The last six months of 1999 produced a huge share of the total cycle’s gains. Investors often confuse that with inevitability. It was not. It was a low-probability tail event that happened to pay off, and then reversed hard. If you model a bubble as a process with increasing hazard as prices accelerate, the odds of a break rise with each leg higher. That is why late-stage rallies feel more exciting than they are. They convert base-rate skeptics into momentum chasers, who mistake recent velocity for reduced risk. In reality, the convex payoff is held by those who can exit quicker than the crowd. That is a game few can win. The rest are holding a compressed spring.
Bubbles run on common knowledge.

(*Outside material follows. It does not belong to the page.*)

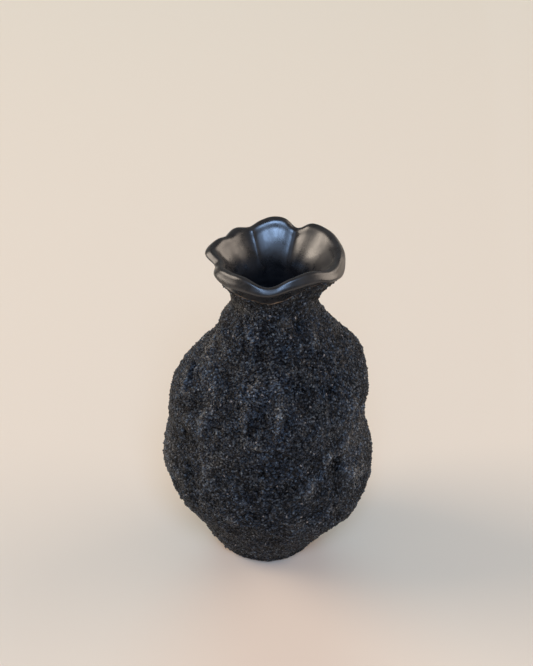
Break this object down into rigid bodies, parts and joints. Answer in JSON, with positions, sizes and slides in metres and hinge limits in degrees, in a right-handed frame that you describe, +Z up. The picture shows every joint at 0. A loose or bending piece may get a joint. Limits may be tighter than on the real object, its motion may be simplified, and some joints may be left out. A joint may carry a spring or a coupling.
{
  "type": "stoneware vase",
  "caption": "Hand-built stoneware bottle vase with a bulging two-lobed body, narrow neck and fluted rolled lip, for holding a few flower stems in water.",
  "frame": {"origin": "under the middle of the pot's outline, at the level of the surface it stands on", "axes": "+Z up out of the mouth, the pot's longest extent; -Y towards the front, the side with the lowest dip in the lip's inner edge"},
  "size_m": [0.1264, 0.1228, 0.2117],
  "materials": {
    "bare_stoneware": "unglazed dark brown stoneware, matt",
    "volcanic_grit": "coarse black fired grit, rough and matt with a few bright grains",
    "black_gloss_glaze": "glossy black glaze"
  },
  "bodies": {
    "root": {"foot_ring": "bare_stoneware", "base_slab": "bare_stoneware", "lower_bowl": "bare_stoneware", "upper_bowl": "bare_stoneware", "neck_collar": "bare_stoneware", "fluted_lip": "bare_stoneware", "liner_glaze": "black_gloss_glaze", "grit_coat": "volcanic_grit"}
  },
  "joints": []
}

Everyone knows the valuation is stretched, and everyone knows everyone else knows. The bet is not about value but about timing. This is the classic beauty contest of markets. In 1999, managers whose mandates were judged monthly had to remain fully invested or risk career ruin. That is how the greater-fool equilibrium stabilizes itself—until it doesn’t. When you have quarterly redemptions and daily marks, the exit doors do not widen as more people approach; they narrow. That is why a single disappointment or a policy pivot can cascade into liquidation. What looks like a broad highway in a melt-up becomes a funnel in a drawdown.
Every era produces a plausible story. In the late 1990s, it was that the internet would change everything. Many such claims were true. They were also mispriced. The human error lies in extrapolating permanent monopoly from early network effects, and in forgetting that growth and profits are different currencies. A few platforms eventually earned their dominance. Most did not. The lesson is not that innovation does not pay; it is that capital markets often overpay for the right idea at the wrong time. Think of the railroad boom a century earlier: too many tracks laid too fast, ruinous for investors, yet productive for society later. Markets can fund the future and still crush present holders.
Bubbles can build useful infrastructure. Data centers, broadband, code, rails—these are assets that outlive the mania. But do not confuse system antifragility with portfolio antifragility. The ecosystem benefits from overbuilding and creative destruction. Individual positions do not. In 2000 to 2002, most high-flyers fell 70 to 100 percent and never came back. A handful of survivors proved the concept years later. The error is survivor bias: retelling the story through the few winners and ignoring the graveyard. Robust investing assumes the graveyard exists and sizes accordingly. If your thesis requires the crowd to stay euphoric, you are borrowing stability from tomorrow.
Today’s narrative vehicles differ—AI scale economics instead of dial-up dreams, zero-commission trading instead of online broker pioneers, passive flows at a size the 1990s never saw. But the underlying engines are familiar: easy money, branding of growth as inevitability, and institutional pressure to stay with the pack. Balance sheets may be stronger in some headline names, and profits more tangible. That changes fair value, not crowd behavior. When a small cohort carries a large index and price action outruns fundamentals, the statistical shape of risk begins to look like 1999 again. The surface story is new; the plumbing is not.
The best defense against a melt-up mindset is not cynicism. It is process. Treat late-stage acceleration as a signal of rising hazard, not proof that risk has gone. Build limits that cannot be argued with at 3 p.m. on a green day. Cap position sizes. Use pre-committed rebalancing. Stress test portfolios for a 30 to 50 percent peak-to-trough in leaders and a multi-quarter liquidity drought in the long tail. In game-theory terms, assume other players are optimizing to exit before you. Design so you do not have to. Resilience comes from redundancy, not bravado.
History does not repeat, but it does teach. The end of 1999 was not a moral tale about fools; it was a structural tale about feedback loops, leverage, and crowd incentives. The market can double late in a cycle and still be fragile. Loose conditions can turn tight with a few policy moves or earnings disappointments. Infrastructure built in booms can pay dividends to the economy even as it wipes out equity holders. The paradox holds: the moment a rally feels most like a new law of nature is when it needs the most to go right. That is not a reason to hide. It is a reason to respect how quickly confidence can turn from tailwind to torque.